Just as Branson’s commercial enterprises have sometimes been battered by financial storms, his favored retreats have sometimes been hit by natural catastrophes. In September of 2017, his beloved Necker Island hideaway in the British Virgin Islands was struck by Hurricane Irma, which caused significant destruction to buildings, trees, and infrastructure. And on September 8, 2023, Morocco was hit by a magnitude 6.8 earthquake with an epicenter less than 60 kilometers from Kasbah Tamadot. Nearly 3,000 people were killed, and more than 5,000 were injured in the quake, which caused heavy damage in Marrakech and over much of the central part of Morocco, including the area around Kasbah Tamadot. 

The pre-earthquake property comprised the villa itself, its grounds, and some luxurious tents erected by Branson for visitors to experience a kind of accommodation evocative of the lives of nomadic peoples–while maintaining a high standard of luxury. The quake damaged the villa and destroyed its library and the structure that served as the property’s mule shed. Nobody who works at Kasbah Tamadot died, but nearby towns were hit hard. The Eve Branson Foundation responded by raising over $1 million (including contributions from former guests at the Kasbah) to support relief, recovery, and rebuilding. 

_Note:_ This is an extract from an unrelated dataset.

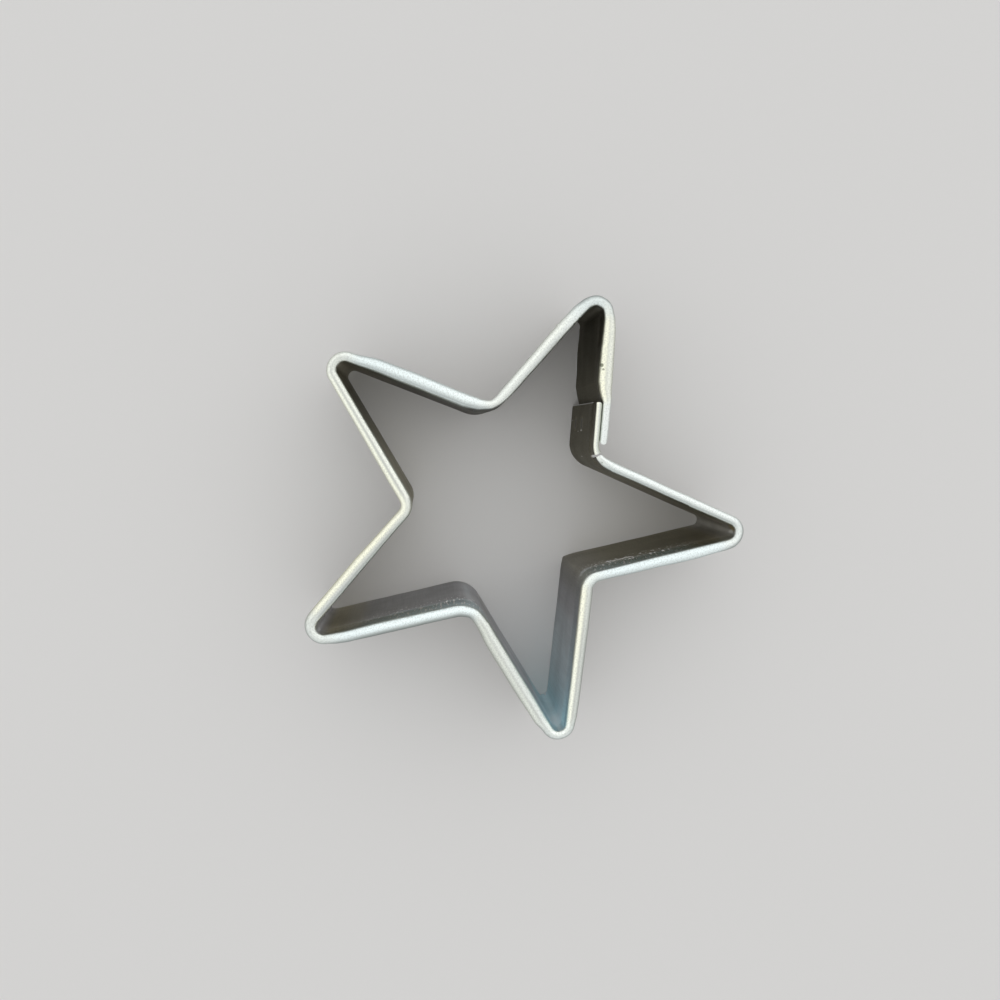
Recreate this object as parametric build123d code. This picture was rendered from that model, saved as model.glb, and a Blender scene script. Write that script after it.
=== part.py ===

Faced with the damage the quake caused to the property, VLE restored the villa and the tents and expanded and improved the property. VLE added six large “riads”—the term refers to a traditional Moroccan house with a courtyard and garden. These riads can be booked entirely–with three separate bedrooms, each with a sitting room and outdoor space. Or one can book just one of the units, as the three sections of each riad can be enjoyed independently. I stayed in one of the rooftop tented suites of a riad, a kind of mini-villa in the sky, consisting of a bedroom with ensuite bath, a separate sitting room (also with bath), and a patio with chaises, a sofa, chairs, and table, as well as a private hot tub. The roofs of the bedroom and sitting room are indeed tented, and both rooms share a glorious view across the villa’s gardens to the surrounding hills. Riads are like the Kasbah itself–inward-looking structures that lavish their attention on the interior courtyards, gardens, etc., with a surrounding enclosure to provide privacy. 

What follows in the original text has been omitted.